What the documentary presents is a C-SPAN like take on the music festival’s music, attendees and community. It illustrates that Woodstock at the time basically went off without too many hiccups, but shortly thereafter became a symbol of something so much bigger than any concert ever had before. Looking at it from today’s lens, Woodstock had the power to make people forget the misery of heat, rain, mud and less than sanitary conditions. It united men, women, races, ethnicities and religious affiliations together through a medium that successfully transcended all of the things that otherwise segregate people from each other. And it tells me that today, people still possess the ability to argue, debate, disagree and banter against a backdrop that can slow progress despite the will of the masses to advance it.

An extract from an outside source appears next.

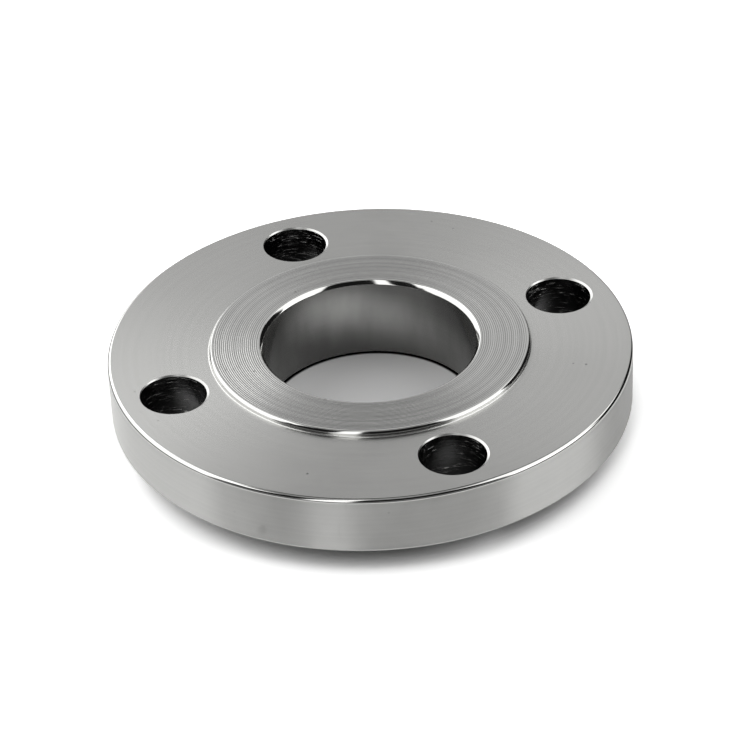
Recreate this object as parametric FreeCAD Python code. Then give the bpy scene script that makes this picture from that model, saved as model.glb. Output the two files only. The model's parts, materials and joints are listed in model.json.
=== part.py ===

Of course, the star of “Woodstock: 3 Days of Piece and Music 40th Anniversary Limited Edition Revisited” is the music. And that’s the way it should be if you really think about it. The musicians at Woodstock weren’t just the best known during their heyday. They were also the best available. The concert’s promoters somehow managed to pull everyone together simultaneously, and if you can find a list like the one I skimmed featuring the names of other performers who could have been there, you’d probably pass out.
“Woodstock: 3 Days of Piece and Music 40th Anniversary Limited Edition Revisited” pays a very appropriate degree of respect to the single best known concert in American history. It’s fun to watch young and old come together, locals with their ruffled feathers and the best know songs from perhaps the best known music era, including “Come Back Baby,” “Book of Love,” “Persuasion” and “Mr. Tambourine Man” among others. And it’s fun to imagine my father-in-law looking at his neighborhood peers and scratching his head about whether or not to jump in a car and become a part of history.
Video:
Variance abounds here, with 1080p High Definition 1.85:1 and 2.40:1 transfers working themselves in and out. The film is 40 years old and unfortunately shows its age more than once with grain and discoloration. But overall the transfer is still above average given the age and different variations the film has gone through since its initial debut.
Audio:
This time around, “Woodstock: 3 Days of Piece and Music 40th Anniversary Limited Edition Revisited” comes with a Dolby TrueHD English 5.1 soundtrack that provides the music performances with top tier clarity. We’re able to hear everything from the rain pounding on the people to the guitar strings being plucked. Interviews are probably the audio’s weak point, but you are unlikely to notice thanks to how great people like Santana, Jefferson Airplane and Sha Na Na sound. A Dolby Digital English 5.1 audio track is also provided, as are English, French and Spanish subtitles.
Extras:
TONS of special features here. Extra and never before seen footage abounds throughout “Woodstock: 3 Days of Piece and Music 40th Anniversary Limited Edition Revisited,” and the set comes with a reproduction of Woodstock Festival tickets, articles from Life Magazine and the New York Times, plus a re-issue of the Woodstock logo iron-on patch. In total, over 3 hours of additional music and stories from the festival are provided in three featurettes. It’s a monster, no doubut.
A Final Word:
It’s a fun documentary across the board with many strong elements all working together in a harmony that resembles the harmony from that ever so well known August weekend many years ago. And if this set doesn’t pay Woodstock the respect it’s due, well, I don’t know what can.